For most of my life, my sister and mom have been there for me to help me with my problems. My sister believes that when she's gone, I will not make it on my own. She also told me to stop being sensitive. I do take some things personally but I can't help it when I need to cry, when I can't find words to say. When it comes down to solving problems myself, I'm clueless. Perhaps, that's why guys don't want to be with me. But I need to learn how to do things and figure things out so I can help myself.

I just posted something a couple of days ago on another thread about how stressed I've been. This has been the most crappy week. I just don't know how to handle it.

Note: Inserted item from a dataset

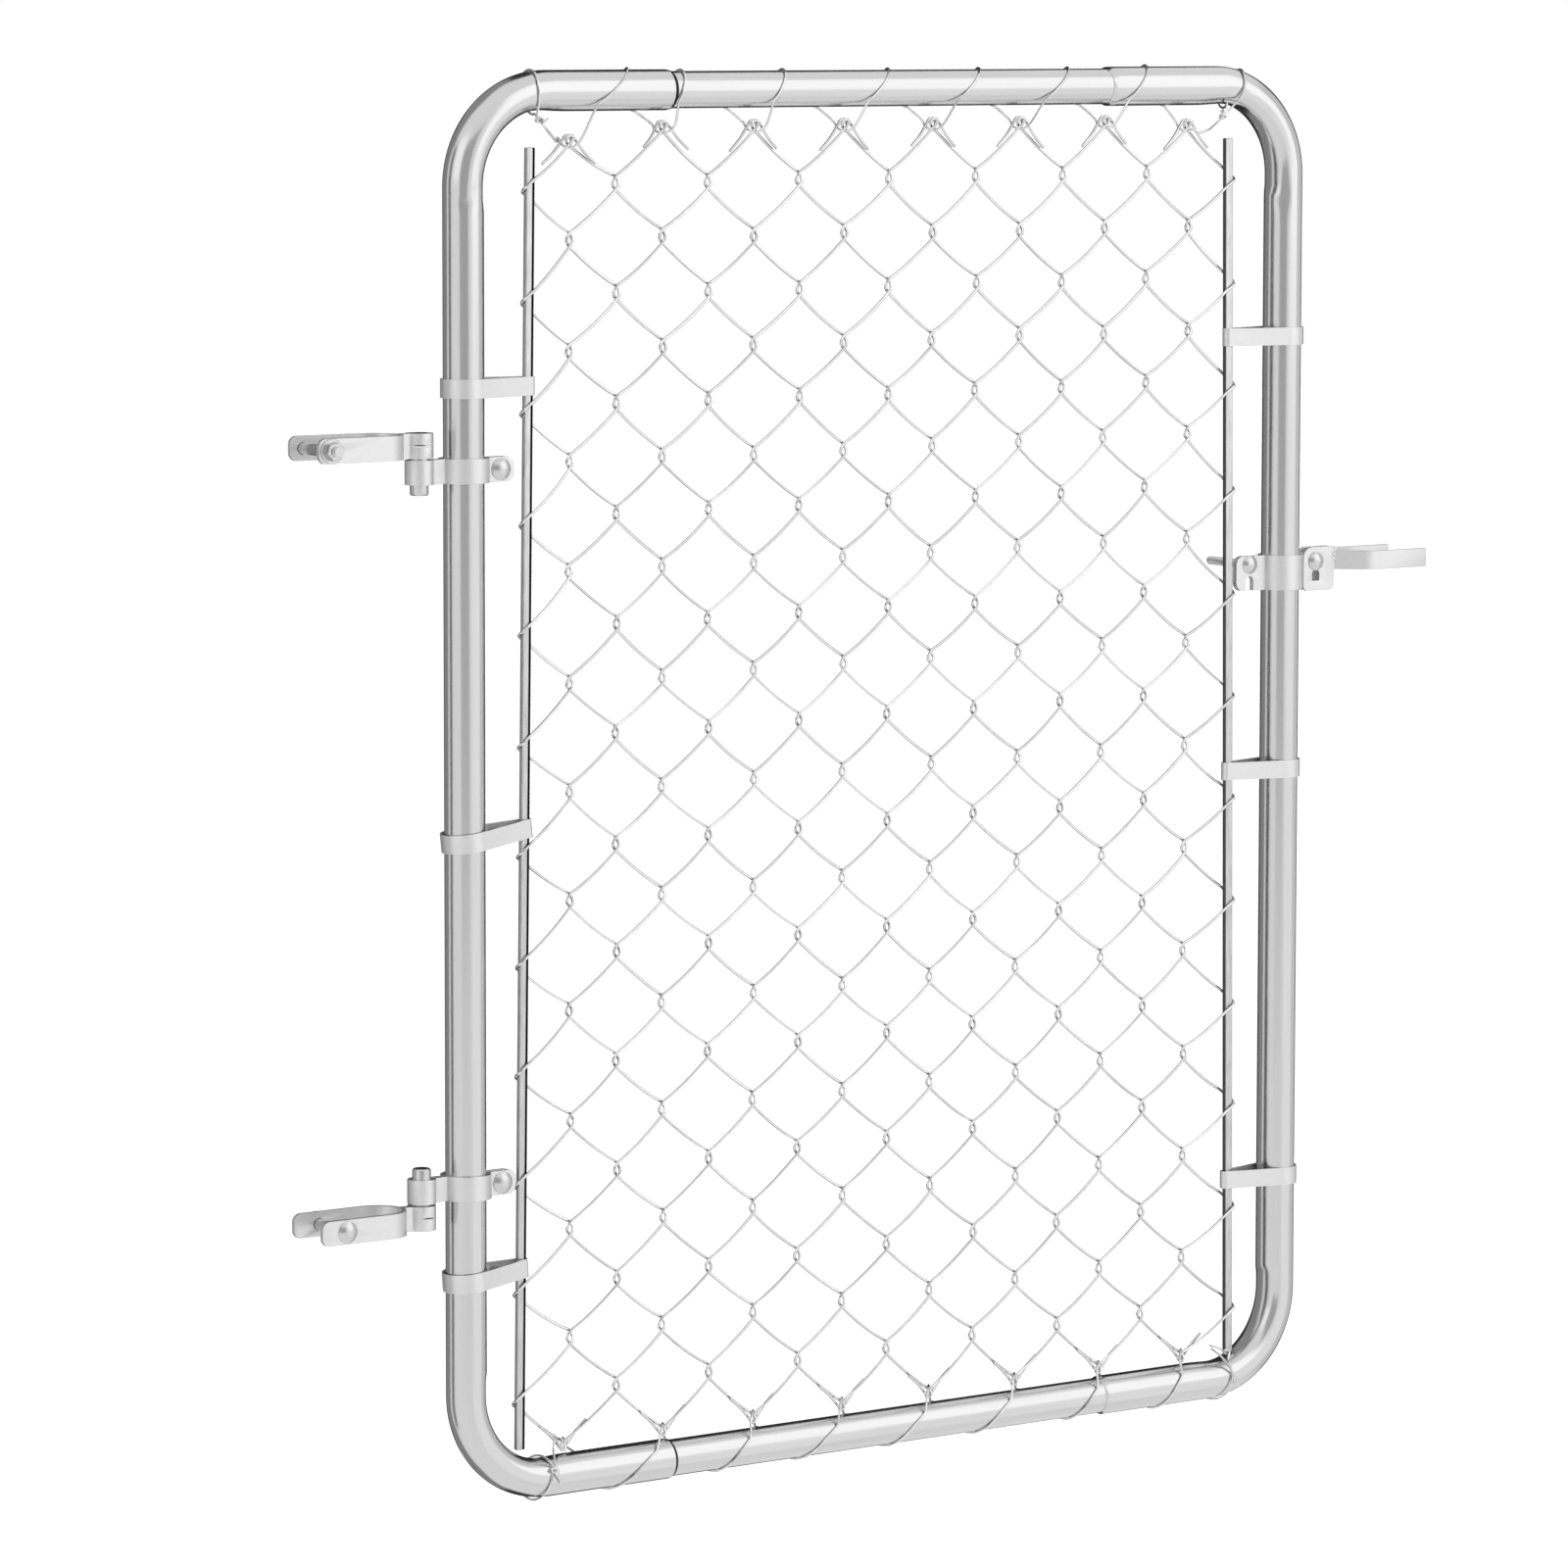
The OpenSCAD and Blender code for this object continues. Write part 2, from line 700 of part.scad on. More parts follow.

I needed to vent and this doesn't make sense. I wish I had money to take all this away from me.
If you ask me, the way that you describe yourself, the manner in which you do, I mean, seems to be your sister and mother describing their analysis of you. The way that you point out how they criticize you. And the things you say just seem to me to be things that people tend to tell others when they are talking down to them or trying to run their life. Just an observation but only you can say whether or not this is likely true.

Look, you're a grad student first of all. Irresponsible directionless people who cant' survive in life typically don't make it that far in their education. period. Getting through years of college and sticking with it takes life survival.

You pay your bills on time. yet another life survival skill. Do you realize how many people dont' even know or succeed in taking care of this part of their lives? You seem to be doing that as well.

As for the accident, most of us, unless reckless drivers, don't get into accidents on a routine basis. Forgetting to take care of part of what you needed to is understandable as it's not something we (any of us) have a lot of practice doing, thank God. Forgive yourself of minor mistakes and ignore the noise of those that would put us under a microscope for detailed analysis and criticism.